The section “The City Today” provides essays on the Prague coffee house, beer, Cubism, modernity, the Karlín district, Little Hanoi, and the Dancing House. These provide looks at aspects of the present-day city that include much political, ethnic, artistic, literary, and historical information. They do not attempt to give an account of the entire metropolitan area, but rather use specific topics to convey important aspects of the city that include which cafes were frequented by particular famous figures, and the relationship between traditional pubs and wine bars to the likes of new Irish pubs and craft brewing. Czech modernist architecture from Cubism to Functionalism benefits from two essays; changes in neighborhoods are the topic of “Karlín Redux” (gentrification from a working-class and Roma district to a yuppie and hipster enclave); “Little Hanoi” addresses the city’s large Vietnamese population by introducing the reader to a huge market complex on the southern outskirts and the voices of some Vietnamese Praguers. The Dancing House essay looks at recent Czech-Western interconnections such as Frank Gehry and Vlado Miluniċ’s famous “Fred and Ginger” plus rock music and Prague anglophone literature.
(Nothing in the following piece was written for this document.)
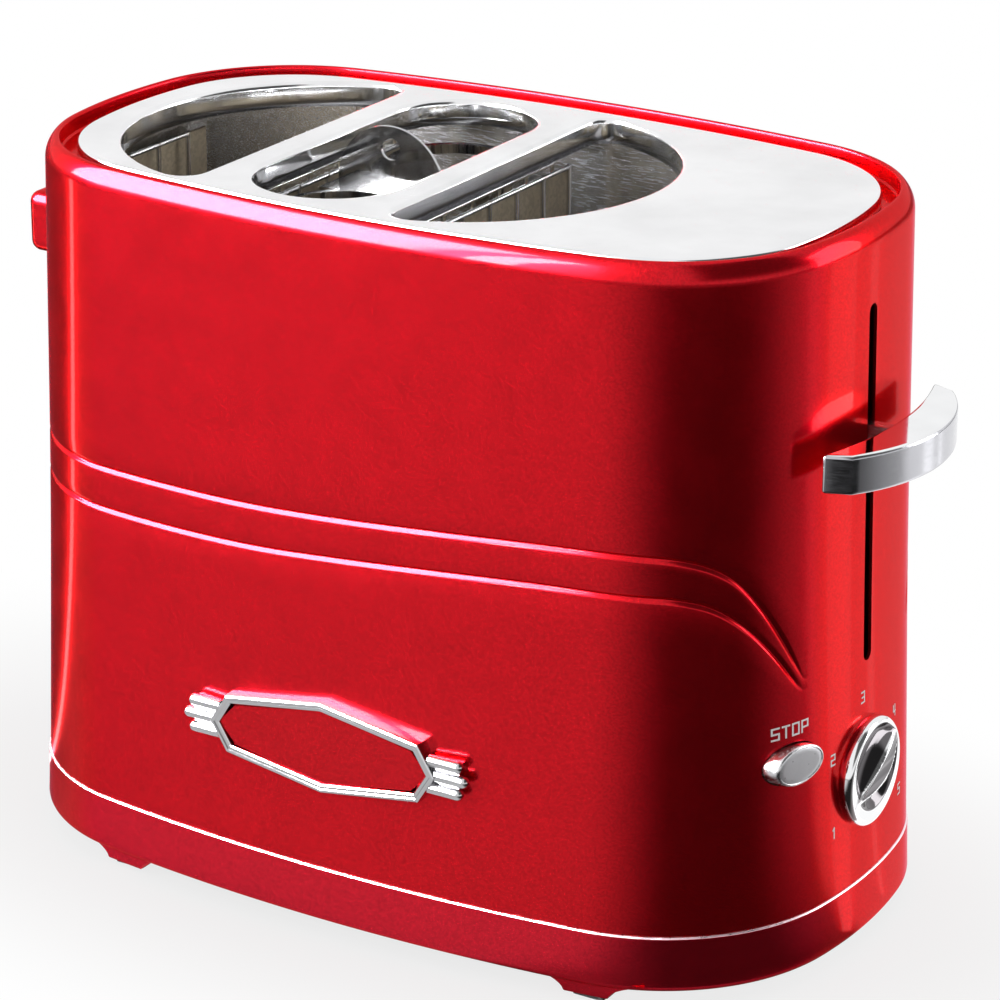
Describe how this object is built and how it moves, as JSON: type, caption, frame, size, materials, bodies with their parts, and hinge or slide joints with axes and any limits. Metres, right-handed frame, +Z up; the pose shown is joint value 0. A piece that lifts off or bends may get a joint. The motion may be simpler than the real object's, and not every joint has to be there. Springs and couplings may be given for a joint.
{
  "type": "hot dog toaster",
  "caption": "Oval upright toaster that warms frankfurters in a lift-out cage between bun slots, with a push-down lever, browning dial, stop button and rear crumb tray.",
  "frame": {"origin": "plan centre of the whole object, on the surface that its feet stand on", "axes": "+X to the lever and dial end, -Y to the long face with the badge, +Z up"},
  "size_m": [0.3172, 0.172, 0.2336],
  "materials": {
    "red_lacquer": "deep metallic red gloss lacquer on steel",
    "skirt_plastic": "moulded plastic lacquered the same red",
    "deck_steel": "mirror polished steel",
    "chrome_trim": "bright chrome",
    "badge_enamel": "red enamel",
    "button_plastic": "satin silver grey",
    "pad_rubber": "matt black",
    "tray_sheet": "bright rolled sheet",
    "chassis_steel": "zinc plated sheet",
    "bright_steel": "drawn bright steel",
    "chrome_wire": "chromed wire and strip",
    "mica": "silvery brown mica board",
    "heating_ribbon": "oxidised heating ribbon",
    "magnet_iron": "plain iron",
    "coil_copper": "enamelled copper winding",
    "board_green": "green circuit board",
    "black_plastic": "black moulding",
    "white_plastic": "off-white moulding"
  },
  "bodies": {
    "housing": {"badge_bezel": "chrome_trim", "badge_panel": "badge_enamel", "badge_push_nuts": "bright_steel", "base_pan": "chassis_steel", "base_screws": "bright_steel", "base_skirt": "skirt_plastic", "bay_panel": "chassis_steel", "board_parts": "black_plastic", "browning_pot": "black_plastic", "bun_guard_left_inner": "chrome_wire", "bun_guard_left_outer": "chrome_wire", "bun_guard_right_inner": "chrome_wire", "bun_guard_right_outer": "chrome_wire", "cancel_switch": "black_plastic", "carriage_spring": "bright_steel", "chassis_floor": "chassis_steel", "control_board": "board_green", "cord_gland": "pad_rubber", "dog_guard_left": "chrome_wire", "dog_guard_right": "chrome_wire", "foot_pad_front_left": "pad_rubber", "foot_pad_front_right": "pad_rubber", "foot_pad_rear_left": "pad_rubber", "foot_pad_rear_right": "pad_rubber", "front_reflector": "tray_sheet", "guide_rod_front": "bright_steel", "guide_rod_rear": "bright_steel", "heater_board_left_inner": "mica", "heater_board_left_outer": "mica", "heater_board_right_inner": "mica", "heater_board_right_outer": "mica", "heater_winding_left_inner": "heating_ribbon", "heater_winding_left_outer": "heating_ribbon", "heater_winding_right_inner": "heating_ribbon", "heater_winding_right_outer": "heating_ribbon", "latch_magnet_coil": "coil_copper", "latch_magnet_core": "magnet_iron", "left_end_panel": "tray_sheet", "outer_shell": "red_lacquer", "rear_reflector": "tray_sheet", "rod_bridge": "chassis_steel", "side_grip": "chrome_trim", "side_grip_screws": "bright_steel", "terminal_block": "white_plastic", "top_plate": "deck_steel"},
    "carriage": {"carriage_bracket": "chassis_steel", "carriage_arm_front": "chassis_steel", "carriage_arm_rear": "chassis_steel", "bun_rack_left": "chassis_steel", "bun_rack_right": "chassis_steel", "hot_dog_platform": "chassis_steel", "armature_plate": "magnet_iron", "lever_stem": "chassis_steel", "lever_handle": "chrome_trim"},
    "cage": {"hot_dog_cage": "chrome_wire"},
    "dial": {"dial_knob": "chrome_trim", "dial_shaft": "bright_steel"},
    "stop": {"stop_button": "button_plastic"},
    "tray": {"crumb_tray": "tray_sheet"}
  },
  "joints": [
    {"name": "lever_slide", "type": "slide", "parent": "housing", "child": "carriage", "axis": [0, 0, 1], "range_m": [-0.064, 0.035], "stiffness_N_per_m": 150, "springref_m": 0.025, "deforming": ["carriage_spring"]},
    {"name": "cage_lift", "type": "slide", "parent": "carriage", "child": "cage", "axis": [0, 0, 1], "range_m": [0, 0.16]},
    {"name": "dial_turn", "type": "hinge", "parent": "housing", "child": "dial", "pos_m": [0.14, 0, 0.0575], "axis": [1, 0, 0], "range_deg": [-64, 182]},
    {"name": "stop_press", "type": "slide", "parent": "housing", "child": "stop", "axis": [-1, 0, 0], "range_m": [0, 0.0025], "stiffness_N_per_m": 400, "springref_m": -0.002},
    {"name": "tray_slide", "type": "slide", "parent": "housing", "child": "tray", "axis": [0, 1, 0], "range_m": [0, 0.13]}
  ]
}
While Prague: Crossroads of Europe is not a substitute for a scholarly text on the urban history of Prague, overall it provides a remarkably useful and very readable short history that will certainly be welcomed by scholars visiting the city; it can also be used as a quick reference. Sayer sprinkles information about numerous historical periods and topics into his chapters, which makes for a more engaging read but means the index is vital for readers who want to know specifics about particular structures or topics. Also, while quotations are cited and general sources are given, scholarly readers will have to hunt for sources of some of the information (such as data on street paving or electrification). Here, additional “Further Reading” titles would have been helpful. But so long as the reader recognizes the overarching purpose of the book, which is to give the traveler a historically focused introduction to the city, scholars as well as the general public should find this a worthy volume. In fact, it could also serve as a textbook for a course on the city, if supplemented with suitable additional readings.